*TASK TO CARRY OUT*
Please write out the material below exactly as given.

· · · · · · ·

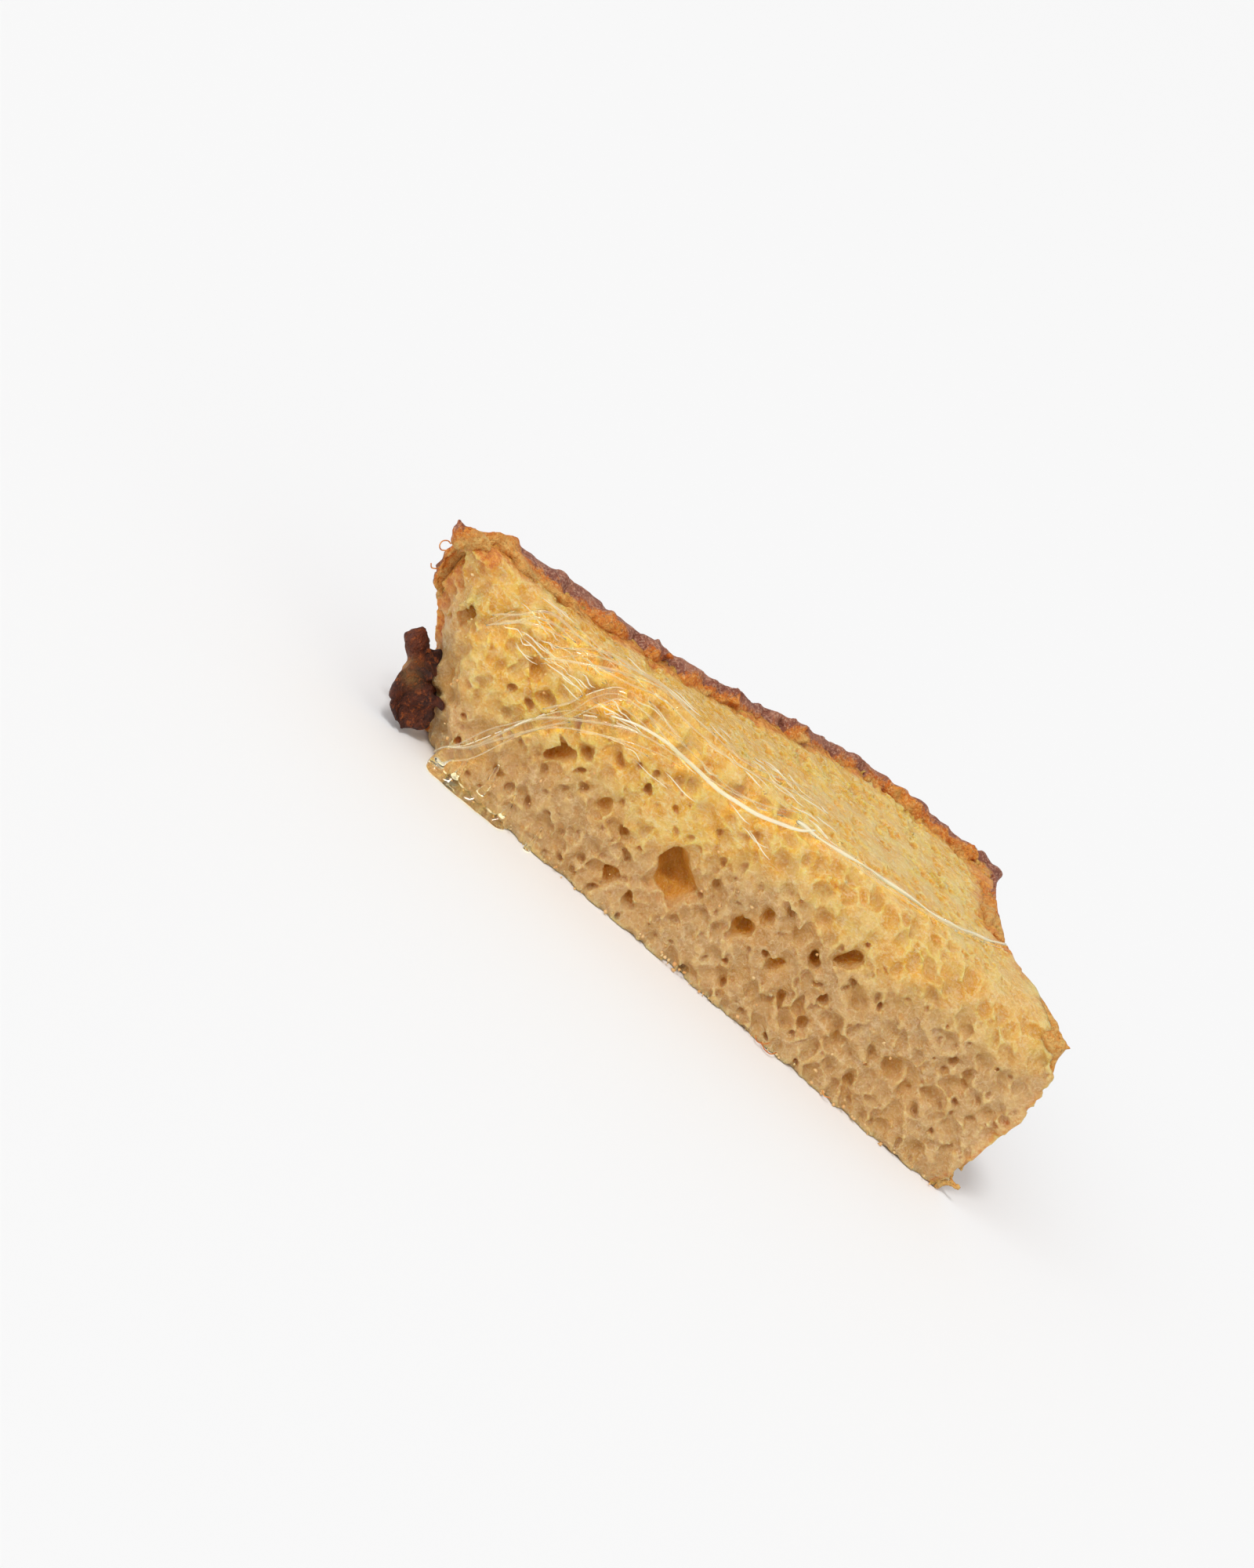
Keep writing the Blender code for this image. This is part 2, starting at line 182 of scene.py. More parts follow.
def skin(name, field, guides, merge, smoothing, rounds, share):
    # wraps a field's zero surface in a closed mesh; merge is how freely flat parts are joined,
    # and guides gives the values that the materials read on its points
    grid = openvdb.FloatGrid(float(4 * room.step))
    grid.copyFromArray(np.ascontiguousarray(field, dtype=np.float32))
    grid.transform = openvdb.createLinearTransform(room.step)
    points, triangles, quads = grid.convertToPolygons(0.0, merge)
    wrap = bpy.data.meshes.new(name + "_wrap")
    wrap.from_pydata((points + room.low) * mm, [], triangles.tolist() + quads.tolist())
    bm = opened(wrap)
    keepParts(bm, share)
    for _ in range(rounds):
        bmesh.ops.smooth_vert(bm, verts=bm.verts, factor=smoothing,
                              use_axis_x=True, use_axis_y=True, use_axis_z=True)
    if bm.calc_volume(signed=True) < 0:
        bmesh.ops.reverse_faces(bm, faces=bm.faces)
    piece = asPiece(name, bm)
    places = np.empty(len(piece.data.vertices) * 3)
    piece.data.vertices.foreach_get("co", places)
    for key, values in guides(places.reshape(-1, 3) / mm).items():
        layer = piece.data.attributes.new(key, "FLOAT", "POINT")
        layer.data.foreach_set("value", np.asarray(values, dtype=np.float32))
    return piece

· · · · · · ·

*PROBLEM SOLUTION*
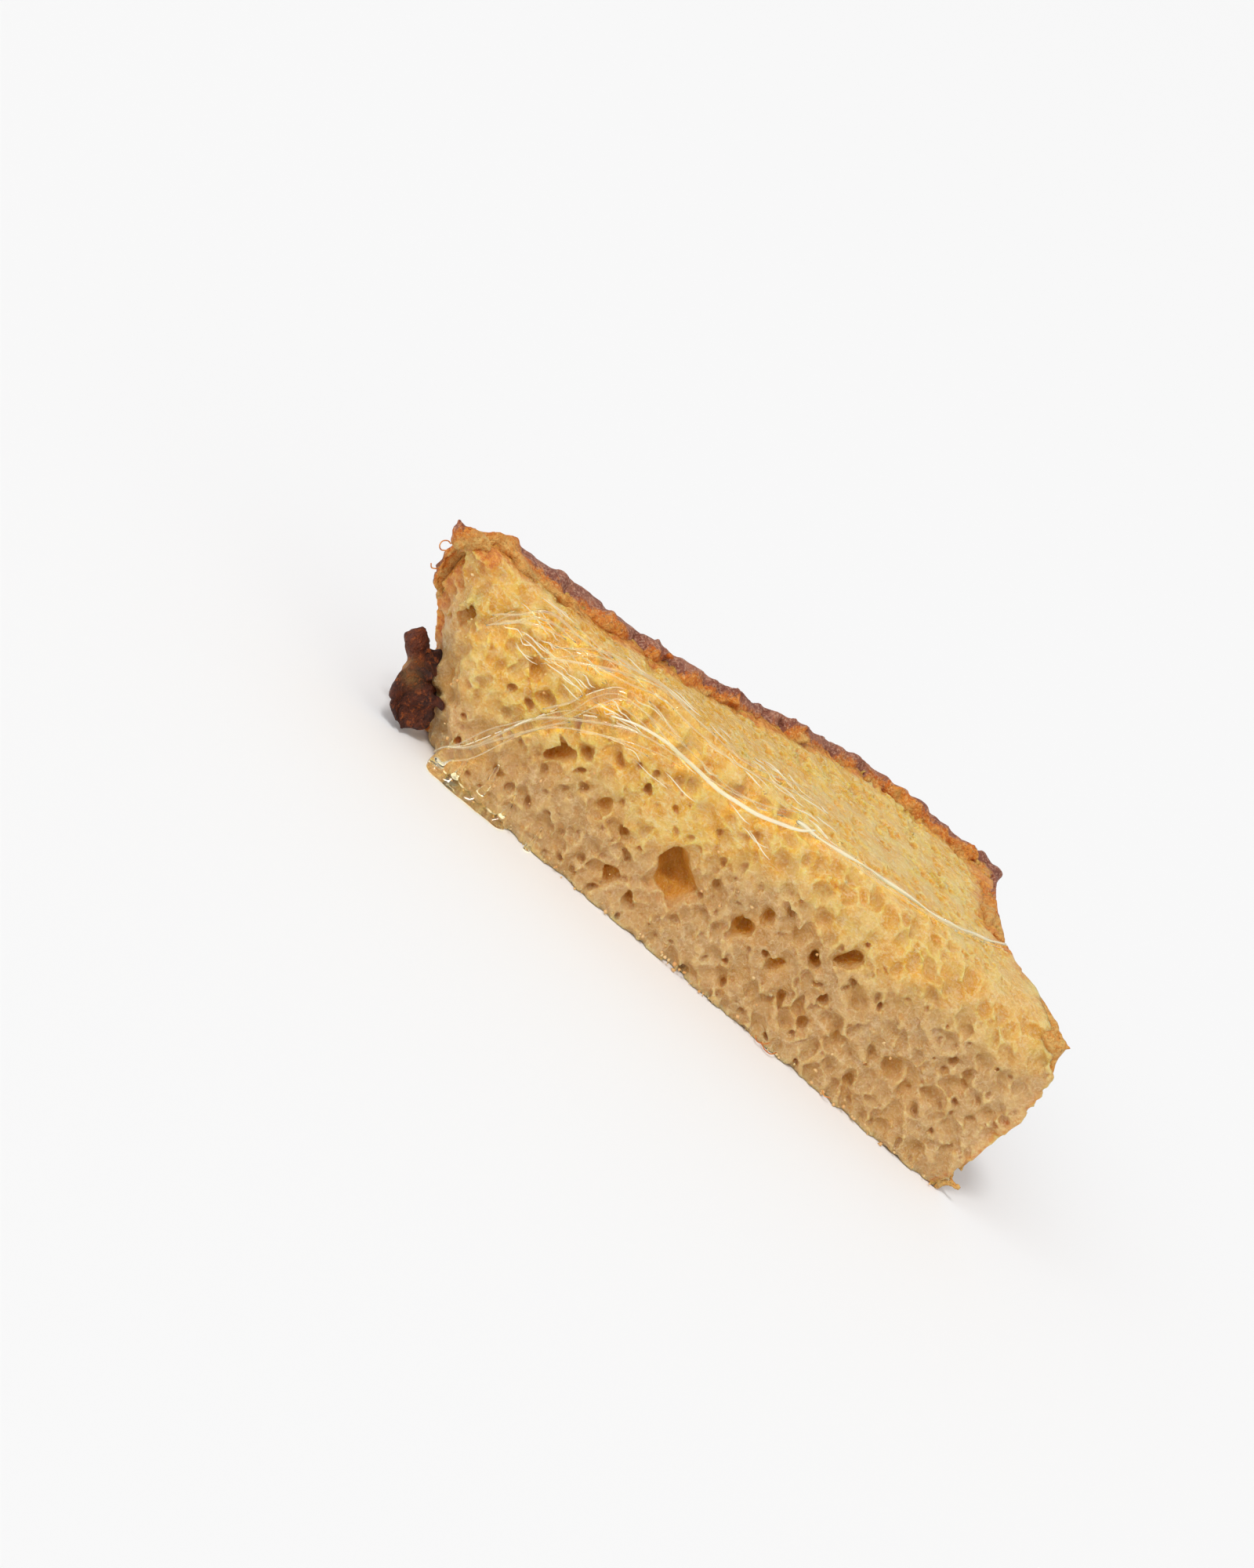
Keep writing the Blender code for this image. This is part 2, starting at line 182 of scene.py. More parts follow.
def skin(name, field, guides, merge, smoothing, rounds, share):
    # wraps a field's zero surface in a closed mesh; merge is how freely flat parts are joined,
    # and guides gives the values that the materials read on its points
    grid = openvdb.FloatGrid(float(4 * room.step))
    grid.copyFromArray(np.ascontiguousarray(field, dtype=np.float32))
    grid.transform = openvdb.createLinearTransform(room.step)
    points, triangles, quads = grid.convertToPolygons(0.0, merge)
    wrap = bpy.data.meshes.new(name + "_wrap")
    wrap.from_pydata((points + room.low) * mm, [], triangles.tolist() + quads.tolist())
    bm = opened(wrap)
    keepParts(bm, share)
    for _ in range(rounds):
        bmesh.ops.smooth_vert(bm, verts=bm.verts, factor=smoothing,
                              use_axis_x=True, use_axis_y=True, use_axis_z=True)
    if bm.calc_volume(signed=True) < 0:
        bmesh.ops.reverse_faces(bm, faces=bm.faces)
    piece = asPiece(name, bm)
    places = np.empty(len(piece.data.vertices) * 3)
    piece.data.vertices.foreach_get("co", places)
    for key, values in guides(places.reshape(-1, 3) / mm).items():
        layer = piece.data.attributes.new(key, "FLOAT", "POINT")
        layer.data.foreach_set("value", np.asarray(values, dtype=np.float32))
    return piece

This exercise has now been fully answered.